▸ **EXERCISE PROMPT**: Give back exactly the lines from the start of the listing to the line containing "self.points, self.faces = [], []", inclusive, and nothing beyond them.

▸ **SUPPLIED INFORMATION**:
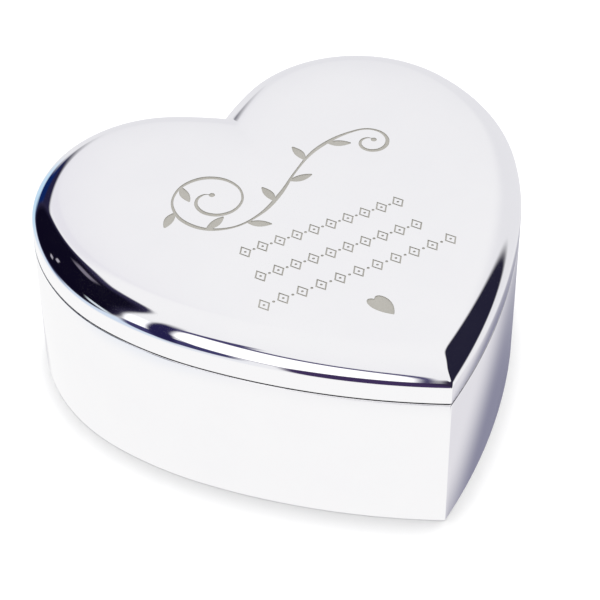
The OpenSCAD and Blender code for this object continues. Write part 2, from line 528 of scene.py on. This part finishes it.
class Cutter:
    """Upright prisms that stand through the lid's top to the depth of the cut."""

    def __init__(self):
        self.points, self.faces = [], []

    def stand(self, *lines):
        """Adds lines of points at the cut's floor, then above the lid. Returns the number
        of the first point."""
        first = len(self.points)
        for z in (SHELL_HIGH.z - CUT_DEPTH, SHELL_HIGH.z + CUT_DEPTH):
            self.points += [(x * MM, y * MM, z) for line in lines for x, y in line]
        return first

    def strip(self, left, right):
        """A prism on the strip between two lines with as many points each."""
        first, n = self.stand(left, right), len(left)
        low_l, low_r, high_l, high_r = (range(first + k * n, first + (k + 1) * n)
                                        for k in range(4))
        for a, b in zip(range(n - 1), range(1, n)):
            self.faces += [(low_l[a], low_l[b], low_r[b], low_r[a]),
                           (high_l[a], high_r[a], high_r[b], high_l[b]),
                           (low_l[a], high_l[a], high_l[b], low_l[b]),
                           (low_r[a], low_r[b], high_r[b], high_r[a])]
        self.faces += [(low_l[0], low_r[0], high_r[0], high_l[0]),
                       (low_l[-1], high_l[-1], high_r[-1], low_r[-1])]

    def ring(self, outer, inner):
        """A prism on the closed strip between two loops."""
        first, n = self.stand(outer, inner), len(outer)

        def at(line, j):
            return first + line * n + j % n

        for j in range(n):
            self.faces += [(at(0, j), at(1, j), at(1, j + 1), at(0, j + 1)),
                           (at(2, j), at(2, j + 1), at(3, j + 1), at(3, j)),
                           (at(0, j), at(0, j + 1), at(2, j + 1), at(2, j)),
                           (at(1, j), at(3, j), at(3, j + 1), at(1, j + 1))]

    def blob(self, outline):
        """A prism on a closed outline."""
        first, n = self.stand(outline), len(outline)
        self.faces += [tuple(first + j for j in reversed(range(n))),
                       tuple(first + n + j for j in range(n))]
        self.faces += [(first + j, first + (j + 1) % n, first + n + (j + 1) % n, first + n + j)
                       for j in range(n)]

    def cut(self, lid):
        mesh = bpy.data.meshes.new("cutter")
        mesh.from_pydata(self.points, [], self.faces)
        mesh.materials.append(PLATE)
        mesh.materials.append(ETCHED)
        mesh.polygons.foreach_set("material_index", [1] * len(mesh.polygons))
        outward = bmesh.new()
        outward.from_mesh(mesh)
        bmesh.ops.recalc_face_normals(outward, faces=outward.faces)
        outward.to_mesh(mesh)
        outward.free()
        cutter = bpy.data.objects.new("cutter", mesh)
        bpy.context.scene.collection.objects.link(cutter)
        boolean = lid.modifiers.new("engrave", "BOOLEAN")
        boolean.operation, boolean.solver = "DIFFERENCE", "EXACT"
        boolean.material_mode = "INDEX"
        boolean.object = cutter
        done = lid.evaluated_get(bpy.context.evaluated_depsgraph_get())
        uncut, lid.data = lid.data, bpy.data.meshes.new_from_object(done)
        lid.modifiers.clear()
        bpy.data.meshes.remove(uncut)
        bpy.data.objects.remove(cutter)
        bpy.data.meshes.remove(mesh)


def circle(centre, radius, corners=16):
    turn = np.linspace(0, 2 * math.pi, corners, endpoint=False)
    return np.array(centre) + radius * np.c_[np.cos(turn), np.sin(turn)]


def leaf(root, heading):
    """A pointed oval's two sides, from its root to its tip, bent a little to one side."""
    t = np.linspace(0, 1, 17)
    along = np.array([math.cos(heading), math.sin(heading)])
    across = left_of(along)
    middle = root + LEAF_LENGTH * (t[:, None] * along + 0.12 * (t ** 2)[:, None] * across)
    half = LEAF_WIDTH / 2 * np.sin(math.pi * (0.04 + 0.92 * t)) ** 0.9
    return middle + half[:, None] * across, middle - half[:, None] * across


def add_vine(lines, sprays):
    """The stem goes to lines. The berries at its ends and its leaves go to sprays."""
    stem = through(np.vstack([
        spiral((-14.2, 12.6), 1.4, 8.4, -650, -90),
        [(-8.4, 5.2), (-3.0, 8.2), (2.2, 12.2), (7.6, 15.6), (13.0, 17.2)],
        spiral((18.4, 13.0), 4.4, 1.0, 100, -340)]))
    share = np.linspace(0, 1, len(stem))
    width = STEM_FINE + (STEM_WIDE - STEM_FINE) * (
        0.5 - 0.5 * np.cos(share * STEM_SWELLS * 2 * math.pi))
    width *= np.clip(np.minimum(share, 1 - share) / STEM_END, 0.35, 1)
    left = left_of(np.gradient(stem, axis=0))
    out = left * width[:, None] / 2
    lines.strip(stem + out, stem - out)
    for end in (stem[0], stem[-1]):
        sprays.blob(circle(end, BERRY))
    for where, side in LEAVES:
        k = int(where * (len(stem) - 1))
        run = math.atan2(-left[k][0], left[k][1])
        sprays.strip(*leaf(stem[k], run + side * math.radians(LEAF_LEAN)))


def add_rows(lines):
    """Lozenge rings with a seed in each, and dots between them."""
    for start, end in np.array(ROWS):
        run = end - start
        length = np.linalg.norm(run)
        along = run / length
        across = left_of(along)
        corners = np.array([LOZENGE_LONG * along, LOZENGE_HIGH * across,
                            -LOZENGE_LONG * along, -LOZENGE_HIGH * across])
        count = int(length / ROW_PITCH)
        for k in range(count + 1):
            centre = start + run * k / count
            lines.ring(centre + corners, centre + LOZENGE_HOLE * corners)
            lines.blob(circle(centre, SEED, 10))
            if k < count:
                lines.blob(circle(centre + run / count / 2, DOT, 10))


def add_heart(lines):
    """The box's own outline, made slimmer and leaning."""
    heart = heart_loop(0, 0.5 * MM, 0.3 * MM)[::6] / HALF_WIDTH * HEART_SIZE * (0.78, 1.2)
    lines.blob(heart @ np.array([(1, 0), (-0.18, 1)]) + HEART_AT)


def engrave(lid):
    lid.data.materials.append(ETCHED)
    lines, sprays = Cutter(), Cutter()
    add_vine(lines, sprays)
    add_rows(lines)
    add_heart(lines)
    lines.cut(lid)
    sprays.cut(lid)
    lid.data.set_sharp_from_angle(angle=math.radians(35))


def build_lid_lining():
    """The lid's lining: a thin velvet pad that swells a little below its card."""
    low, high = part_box("lid_velvet")
    edge = inset_of("lid_velvet") + SKIN
    rest = inset_of("wall_velvet") + 0.4 * MM  # where it lies on the collar
    fold, swell, swell_width, swell_steps = 0.35 * MM, 0.2 * MM, 7 * MM, 10
    lump_height, lump_size = 0.05 * MM, 8 * MM
    section = [(edge + 2 * MM, high.z - 0.1 * MM), (edge, high.z - 0.1 * MM),
               (edge, low.z + fold)]
    section += quarter(edge + fold, low.z + fold, fold, fold, 0, -90, 5)[1:]
    for step in range(swell_steps + 1):
        bulge = swell * (1 - math.cos(math.pi * step / swell_steps)) / 2
        section.append((rest + swell_width * step / swell_steps, low.z - bulge))
    points, faces = loft(section, shrink=20)
    lumpy = rough_up(points, lump_height, lump_size, 7.0)
    points[:, 2] += np.where(points[:, 2] < low.z - 0.05 * MM, lumpy[:, 2] - points[:, 2], 0)
    pad = make_object("lid_lining", points, [f[::-1] for f in faces], "lid", VELVET)
    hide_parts("lid_velvet")


LID = build_lid()
engrave(LID)
build_lid_lining()

for node_name, material in (("base_plate", PLATE), ("lid_card", CARD), ("lid_foam", FOAM)):
    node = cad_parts[node_name]
    node.data.materials.clear()
    node.data.materials.append(material)


# ---------------------------------------------------------------- floor, light and camera

def build_floor():
    """A pale floor, matt and faintly mottled. The metal mirrors the tent in its place."""
    size = 3.0
    mesh = bpy.data.meshes.new("floor")
    mesh.from_pydata([(-size, -size, 0), (size, -size, 0), (size, size, 0), (-size, size, 0)],
                     [], [(0, 1, 2, 3)])
    floor = bpy.data.objects.new("floor", mesh)
    bpy.context.scene.collection.objects.link(floor)
    material, s = new_material("pale_floor")
    mesh.materials.append(material)
    mottle = s.noise(s.place(), 60.0, 3.0)
    tint = s.mix(mottle, grey(0.92), grey(0.94))
    matt = s.add("ShaderNodeBsdfDiffuse", {"Color": tint})
    s.add("ShaderNodeOutputMaterial", {"Surface": matt.outputs[0]})
    floor.visible_glossy = False


# What the polished metal sees round it, as soft-edged cards, each laid over those before
# it: azimuth (0 towards +Y, 90 towards +X) and elevation of the middle, half-width,
# half-height and tilt, the degrees that it climbs for each degree across, then the
# softness of the edge as a share of the card's size, and the colour.
CARDS = [
    (50, -2, 44, 35, 0.0, 0.30, (0.81, 0.81, 0.84)),        # grey back wall
    (2, 40, 16, 12, 0.0, 0.60, (0.82, 0.81, 0.86)),         # its shaded top
    (78, -50, 24, 14, 0.0, 0.35, (0.78, 0.77, 0.81)),       # mirrored floor on the right, darker than the floor itself
    (44, -52, 26, 13, 0.0, 0.45, (0.26, 0.26, 0.35)),       # mirrored floor further round, much darker than the floor itself
    (300, -24, 45, 9, 0.0, 0.45, (0.66, 0.76, 0.90)),       # pale sill under the doorway
    (353, -15, 12, 17, 0.0, 0.35, (0.56, 0.76, 0.93)),      # daylight
    (348, 18, 24, 10, 0.1, 0.25, (0.018, 0.016, 0.05)),     # doorway's dark side
    (347, 2, 18, 9, 0.5, 0.35, (0.004, 0.018, 0.11)),       # blue glow beside the doorway
    (330, -14, 18, 9, 0.4, 0.40, (0.004, 0.02, 0.12)),
    (309, 15, 36.5, 38, 0.0, 0.04, (0.035, 0.03, 0.075)),   # doorway's frame
    (309, 13, 35, 35, 0.0, 0.12, (0.004, 0.003, 0.012)),    # dark doorway
    (311, 39, 9, 3, 0.0, 0.50, (0.20, 0.18, 0.23)),         # lamp in the doorway
    (313, 6, 1.2, 3.5, 0.0, 0.40, (0.40, 0.38, 0.44)),
    (317, -3, 1.2, 3, 0.0, 0.40, (0.40, 0.38, 0.44)),
    (284, -13, 6, 3.5, 0.4, 0.40, (0.70, 0.78, 0.84)),      # bright step
    (268, 2, 4, 15, 0.0, 0.30, (1.25, 1.25, 1.3)),          # bright gap
    (259, -16, 15, 8, 0.0, 0.15, (0.05, 0.045, 0.14)),      # foot of the stand
    (261, 3, 4.2, 27, 0.0, 0.25, (0.018, 0.015, 0.07)),     # stand
    (251, 28, 8, 3.5, -0.3, 0.30, (0.06, 0.05, 0.15)),      # stand's arm
    (235, 3, 23, 21, 0.4, 0.05, (0.06, 0.05, 0.15)),        # softbox's rim
    (236, 2, 21.5, 18, 0.4, 0.07, (1.3, 1.3, 1.3)),         # softbox
    (220, -23, 17, 10, 0.0, 0.10, (0.05, 0.03, 0.10)),      # dark table edge
    (155, -12, 57, 18, 0.0, 0.08, (0.03, 0.022, 0.05)),     # dark edge behind the camera
    (118, 11, 34, 38, -0.28, 0.07, (0.017, 0.016, 0.036)),  # dark flag on the right
]
CARD_POWER = 4.0  # 2 makes the cards ellipses; more makes them squarer
TENT_SIDE, TENT_TOP = (0.90, 0.90, 0.92, 1), (0.94, 0.94, 0.95, 1)
TENT_FOOT = 0.985  # the tent in place of the floor, more than about 33 degrees down
ROOM = 1.05  # what lights the floor and the cloth


def build_world():
    """Plain pale light from all round. Mirror-like rays don't see it: they see a tent
    with the cards round it, down to its foot in place of the floor."""
    world = bpy.data.worlds.new("tent")
    bpy.context.scene.world = world
    world.use_nodes = True
    s = Shader(world.node_tree)
    direction = s.add("ShaderNodeTexCoord").outputs["Generated"]
    x, y, z = s.add("ShaderNodeSeparateXYZ", {0: direction}).outputs
    azimuth = s.math("DEGREES", s.math("ARCTAN2", x, y))
    elevation = s.math("DEGREES", s.math("ARCSINE", z))
    colour = s.mix(s.smooth(elevation, -10, 80), TENT_SIDE, TENT_TOP)
    colour = s.mix(s.smooth(elevation, -37, -29), grey(TENT_FOOT), colour)
    for az, el, half_w, half_h, tilt, soft, tint in CARDS:
        off_az = s.math("WRAP", s.math("SUBTRACT", azimuth, az), -180.0, 180.0)
        off_el = s.math("SUBTRACT", s.math("SUBTRACT", elevation, el),
                        s.math("MULTIPLY", off_az, tilt))
        across, up = (
            s.math("POWER", s.math("ABSOLUTE", s.math("DIVIDE", off, half)), CARD_POWER)
            for off, half in ((off_az, half_w), (off_el, half_h)))
        edge = s.math("POWER", s.math("ADD", across, up), 1 / CARD_POWER)
        colour = s.mix(s.smooth(edge, 1 - soft, 1 + soft), (*tint, 1), colour)
    mirrored = s.add("ShaderNodeLightPath").outputs["Is Glossy Ray"]
    seen = s.mix(mirrored, grey(ROOM), colour)
    background = s.add("ShaderNodeBackground", {"Color": seen, "Strength": 1.0})
    s.add("ShaderNodeOutputWorld", {"Surface": background.outputs[0]})


def build_light():
    """A soft light nearly overhead, which leaves a narrow shadow at the front left."""
    light = bpy.data.lights.new("overhead", "SUN")
    light.energy = 1.5
    light.angle = math.radians(16)
    overhead = bpy.data.objects.new("overhead", light)
    lean, azimuth = math.radians(6.5), math.radians(25)
    towards = Vector((math.sin(azimuth) * math.sin(lean), math.cos(azimuth) * math.sin(lean),
                      math.cos(lean)))
    overhead.rotation_euler = towards.to_track_quat("Z", "Y").to_euler()
    overhead.visible_glossy = False
    bpy.context.scene.collection.objects.link(overhead)


def build_camera():
    """A long lens that looks down on the box from the front left, nearly level."""
    azimuth, elevation, tilt = (math.radians(v) for v in (-29.0, 42.14, -0.56))
    back = Vector((math.sin(azimuth) * math.cos(elevation),
                   -math.cos(azimuth) * math.cos(elevation), math.sin(elevation)))
    target = Vector((6.31, 18.21, 0)) * MM
    distance = 420.8 * MM
    level = Vector((math.cos(azimuth), math.sin(azimuth), 0))
    upright = back.cross(level)
    right = math.cos(tilt) * level + math.sin(tilt) * upright
    up = math.cos(tilt) * upright - math.sin(tilt) * level
    data = bpy.data.cameras.new("camera")
    data.lens = 130.5
    data.clip_start = 0.01
    camera = bpy.data.objects.new("camera", data)
    turn = Matrix((right, up, back)).transposed().to_4x4()
    camera.matrix_world = Matrix.Translation(target + distance * back) @ turn
    bpy.context.scene.collection.objects.link(camera)
    bpy.context.scene.camera = camera


build_floor()
build_world()
build_light()
build_camera()
bpy.context.scene.view_settings.view_transform = "Standard"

▸ **WORKED SOLUTION**:
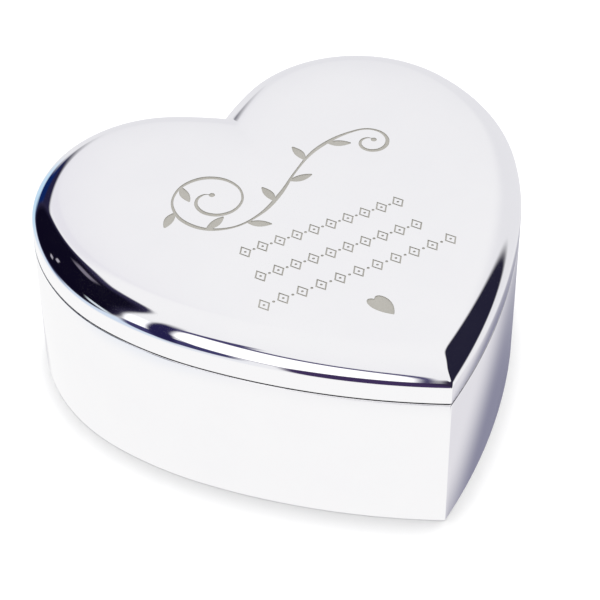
The OpenSCAD and Blender code for this object continues. Write part 2, from line 528 of scene.py on. This part finishes it.
class Cutter:
    """Upright prisms that stand through the lid's top to the depth of the cut."""

    def __init__(self):
        self.points, self.faces = [], []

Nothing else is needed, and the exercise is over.